_What you are asked to do_
Print the listing below exactly.

_Source data_
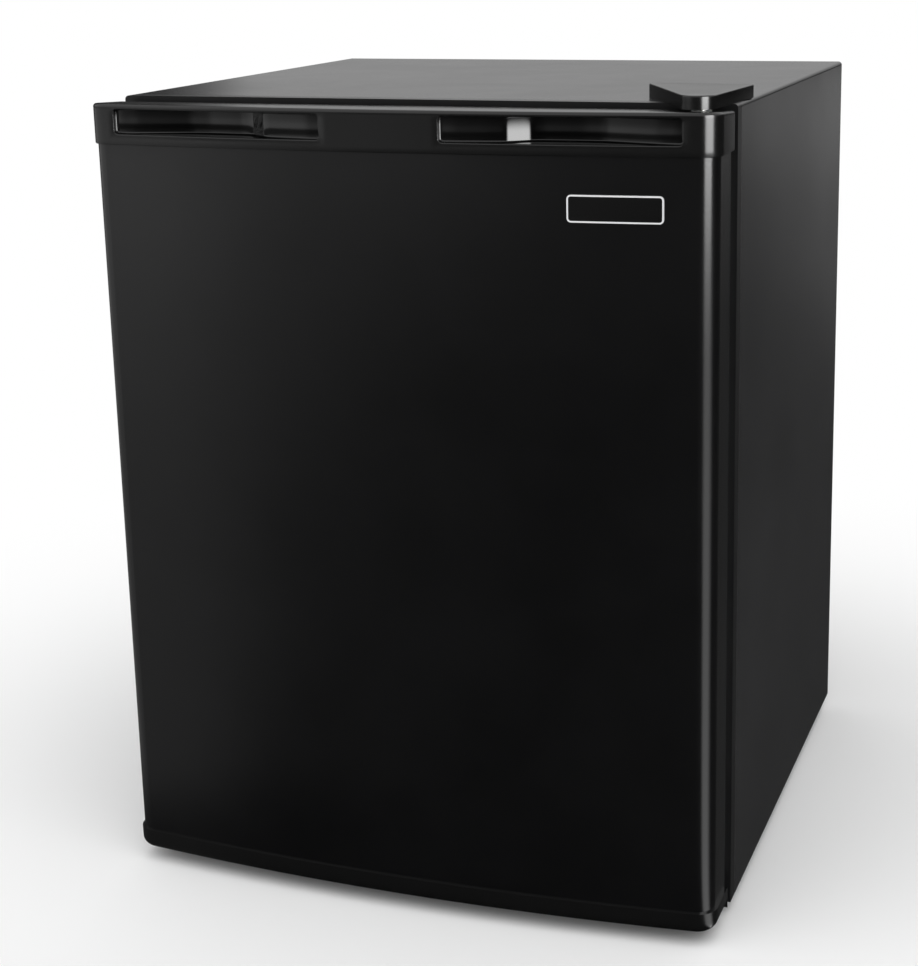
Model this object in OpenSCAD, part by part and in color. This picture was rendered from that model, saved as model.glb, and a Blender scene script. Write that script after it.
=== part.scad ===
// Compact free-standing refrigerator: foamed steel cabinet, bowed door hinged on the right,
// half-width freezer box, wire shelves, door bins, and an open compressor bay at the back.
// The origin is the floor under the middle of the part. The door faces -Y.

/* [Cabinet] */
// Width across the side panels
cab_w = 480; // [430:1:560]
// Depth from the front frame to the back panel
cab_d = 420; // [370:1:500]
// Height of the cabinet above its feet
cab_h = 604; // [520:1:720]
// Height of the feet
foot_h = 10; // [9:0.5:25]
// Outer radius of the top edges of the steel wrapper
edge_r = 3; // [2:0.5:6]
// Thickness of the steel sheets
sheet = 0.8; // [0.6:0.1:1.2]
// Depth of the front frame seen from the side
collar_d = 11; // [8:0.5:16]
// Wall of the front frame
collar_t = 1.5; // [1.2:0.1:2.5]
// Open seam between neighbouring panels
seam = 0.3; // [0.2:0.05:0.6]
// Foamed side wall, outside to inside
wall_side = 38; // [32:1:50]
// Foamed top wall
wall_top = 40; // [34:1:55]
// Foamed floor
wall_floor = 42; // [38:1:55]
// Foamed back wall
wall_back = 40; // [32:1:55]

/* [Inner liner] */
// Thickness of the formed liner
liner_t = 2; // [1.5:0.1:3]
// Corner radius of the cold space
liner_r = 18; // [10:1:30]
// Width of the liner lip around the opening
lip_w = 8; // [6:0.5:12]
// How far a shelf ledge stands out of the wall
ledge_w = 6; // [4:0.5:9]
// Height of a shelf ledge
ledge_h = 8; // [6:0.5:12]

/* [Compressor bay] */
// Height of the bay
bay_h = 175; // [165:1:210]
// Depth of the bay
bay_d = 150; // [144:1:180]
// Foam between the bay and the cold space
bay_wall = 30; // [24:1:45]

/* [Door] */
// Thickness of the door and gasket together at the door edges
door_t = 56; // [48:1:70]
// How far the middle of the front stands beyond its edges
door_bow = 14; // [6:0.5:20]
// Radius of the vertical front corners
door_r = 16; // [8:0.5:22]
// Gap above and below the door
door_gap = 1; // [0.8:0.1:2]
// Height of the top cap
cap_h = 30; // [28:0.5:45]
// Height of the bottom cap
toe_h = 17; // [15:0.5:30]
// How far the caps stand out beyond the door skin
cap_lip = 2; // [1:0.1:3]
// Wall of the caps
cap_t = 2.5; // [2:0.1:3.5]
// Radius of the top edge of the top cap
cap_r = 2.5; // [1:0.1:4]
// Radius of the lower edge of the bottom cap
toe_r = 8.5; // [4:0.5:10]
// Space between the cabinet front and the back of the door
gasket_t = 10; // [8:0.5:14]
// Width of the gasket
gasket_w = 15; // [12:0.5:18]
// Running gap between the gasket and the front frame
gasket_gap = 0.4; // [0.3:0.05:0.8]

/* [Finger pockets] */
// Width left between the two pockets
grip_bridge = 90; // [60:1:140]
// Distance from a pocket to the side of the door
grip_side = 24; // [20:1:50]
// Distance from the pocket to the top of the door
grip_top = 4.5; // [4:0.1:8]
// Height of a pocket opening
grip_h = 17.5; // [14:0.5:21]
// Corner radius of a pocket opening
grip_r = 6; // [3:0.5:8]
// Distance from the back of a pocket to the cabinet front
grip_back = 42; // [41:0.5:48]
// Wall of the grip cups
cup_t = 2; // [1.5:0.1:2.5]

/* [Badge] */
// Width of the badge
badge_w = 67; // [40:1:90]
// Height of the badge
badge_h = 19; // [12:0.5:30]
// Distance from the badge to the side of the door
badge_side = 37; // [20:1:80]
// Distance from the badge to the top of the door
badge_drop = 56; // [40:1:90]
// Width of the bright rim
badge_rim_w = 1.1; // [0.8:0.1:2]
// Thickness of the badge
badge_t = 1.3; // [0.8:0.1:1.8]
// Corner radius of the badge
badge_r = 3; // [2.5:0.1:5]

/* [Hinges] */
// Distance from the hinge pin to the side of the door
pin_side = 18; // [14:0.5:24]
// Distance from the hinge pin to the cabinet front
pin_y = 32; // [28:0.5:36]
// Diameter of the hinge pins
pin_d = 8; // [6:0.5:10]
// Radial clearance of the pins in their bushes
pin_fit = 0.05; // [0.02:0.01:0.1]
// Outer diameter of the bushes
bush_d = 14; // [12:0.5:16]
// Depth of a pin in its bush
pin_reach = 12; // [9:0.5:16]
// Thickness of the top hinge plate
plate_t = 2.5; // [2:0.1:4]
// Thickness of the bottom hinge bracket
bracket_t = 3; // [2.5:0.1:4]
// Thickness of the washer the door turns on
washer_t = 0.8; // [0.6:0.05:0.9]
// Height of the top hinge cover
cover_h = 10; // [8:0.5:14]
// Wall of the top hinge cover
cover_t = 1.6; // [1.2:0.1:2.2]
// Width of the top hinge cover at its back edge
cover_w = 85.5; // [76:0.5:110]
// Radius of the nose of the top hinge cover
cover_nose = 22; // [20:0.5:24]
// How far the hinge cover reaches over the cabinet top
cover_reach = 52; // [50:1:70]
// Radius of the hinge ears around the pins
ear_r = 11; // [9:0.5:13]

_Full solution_
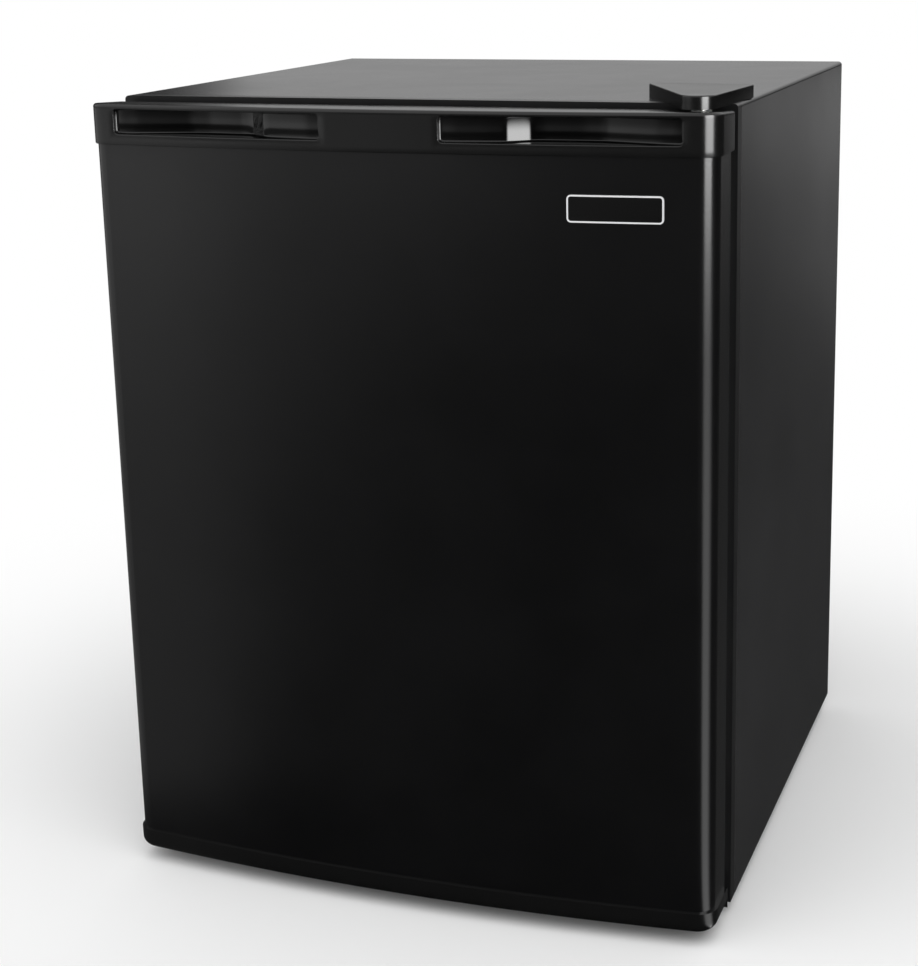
Model this object in OpenSCAD, part by part and in color. This picture was rendered from that model, saved as model.glb, and a Blender scene script. Write that script after it.
=== part.scad ===
// Compact free-standing refrigerator: foamed steel cabinet, bowed door hinged on the right,
// half-width freezer box, wire shelves, door bins, and an open compressor bay at the back.
// The origin is the floor under the middle of the part. The door faces -Y.

/* [Cabinet] */
// Width across the side panels
cab_w = 480; // [430:1:560]
// Depth from the front frame to the back panel
cab_d = 420; // [370:1:500]
// Height of the cabinet above its feet
cab_h = 604; // [520:1:720]
// Height of the feet
foot_h = 10; // [9:0.5:25]
// Outer radius of the top edges of the steel wrapper
edge_r = 3; // [2:0.5:6]
// Thickness of the steel sheets
sheet = 0.8; // [0.6:0.1:1.2]
// Depth of the front frame seen from the side
collar_d = 11; // [8:0.5:16]
// Wall of the front frame
collar_t = 1.5; // [1.2:0.1:2.5]
// Open seam between neighbouring panels
seam = 0.3; // [0.2:0.05:0.6]
// Foamed side wall, outside to inside
wall_side = 38; // [32:1:50]
// Foamed top wall
wall_top = 40; // [34:1:55]
// Foamed floor
wall_floor = 42; // [38:1:55]
// Foamed back wall
wall_back = 40; // [32:1:55]

/* [Inner liner] */
// Thickness of the formed liner
liner_t = 2; // [1.5:0.1:3]
// Corner radius of the cold space
liner_r = 18; // [10:1:30]
// Width of the liner lip around the opening
lip_w = 8; // [6:0.5:12]
// How far a shelf ledge stands out of the wall
ledge_w = 6; // [4:0.5:9]
// Height of a shelf ledge
ledge_h = 8; // [6:0.5:12]

/* [Compressor bay] */
// Height of the bay
bay_h = 175; // [165:1:210]
// Depth of the bay
bay_d = 150; // [144:1:180]
// Foam between the bay and the cold space
bay_wall = 30; // [24:1:45]

/* [Door] */
// Thickness of the door and gasket together at the door edges
door_t = 56; // [48:1:70]
// How far the middle of the front stands beyond its edges
door_bow = 14; // [6:0.5:20]
// Radius of the vertical front corners
door_r = 16; // [8:0.5:22]
// Gap above and below the door
door_gap = 1; // [0.8:0.1:2]
// Height of the top cap
cap_h = 30; // [28:0.5:45]
// Height of the bottom cap
toe_h = 17; // [15:0.5:30]
// How far the caps stand out beyond the door skin
cap_lip = 2; // [1:0.1:3]
// Wall of the caps
cap_t = 2.5; // [2:0.1:3.5]
// Radius of the top edge of the top cap
cap_r = 2.5; // [1:0.1:4]
// Radius of the lower edge of the bottom cap
toe_r = 8.5; // [4:0.5:10]
// Space between the cabinet front and the back of the door
gasket_t = 10; // [8:0.5:14]
// Width of the gasket
gasket_w = 15; // [12:0.5:18]
// Running gap between the gasket and the front frame
gasket_gap = 0.4; // [0.3:0.05:0.8]

/* [Finger pockets] */
// Width left between the two pockets
grip_bridge = 90; // [60:1:140]
// Distance from a pocket to the side of the door
grip_side = 24; // [20:1:50]
// Distance from the pocket to the top of the door
grip_top = 4.5; // [4:0.1:8]
// Height of a pocket opening
grip_h = 17.5; // [14:0.5:21]
// Corner radius of a pocket opening
grip_r = 6; // [3:0.5:8]
// Distance from the back of a pocket to the cabinet front
grip_back = 42; // [41:0.5:48]
// Wall of the grip cups
cup_t = 2; // [1.5:0.1:2.5]

/* [Badge] */
// Width of the badge
badge_w = 67; // [40:1:90]
// Height of the badge
badge_h = 19; // [12:0.5:30]
// Distance from the badge to the side of the door
badge_side = 37; // [20:1:80]
// Distance from the badge to the top of the door
badge_drop = 56; // [40:1:90]
// Width of the bright rim
badge_rim_w = 1.1; // [0.8:0.1:2]
// Thickness of the badge
badge_t = 1.3; // [0.8:0.1:1.8]
// Corner radius of the badge
badge_r = 3; // [2.5:0.1:5]

/* [Hinges] */
// Distance from the hinge pin to the side of the door
pin_side = 18; // [14:0.5:24]
// Distance from the hinge pin to the cabinet front
pin_y = 32; // [28:0.5:36]
// Diameter of the hinge pins
pin_d = 8; // [6:0.5:10]
// Radial clearance of the pins in their bushes
pin_fit = 0.05; // [0.02:0.01:0.1]
// Outer diameter of the bushes
bush_d = 14; // [12:0.5:16]
// Depth of a pin in its bush
pin_reach = 12; // [9:0.5:16]
// Thickness of the top hinge plate
plate_t = 2.5; // [2:0.1:4]
// Thickness of the bottom hinge bracket
bracket_t = 3; // [2.5:0.1:4]
// Thickness of the washer the door turns on
washer_t = 0.8; // [0.6:0.05:0.9]
// Height of the top hinge cover
cover_h = 10; // [8:0.5:14]
// Wall of the top hinge cover
cover_t = 1.6; // [1.2:0.1:2.2]
// Width of the top hinge cover at its back edge
cover_w = 85.5; // [76:0.5:110]
// Radius of the nose of the top hinge cover
cover_nose = 22; // [20:0.5:24]
// How far the hinge cover reaches over the cabinet top
cover_reach = 52; // [50:1:70]
// Radius of the hinge ears around the pins
ear_r = 11; // [9:0.5:13]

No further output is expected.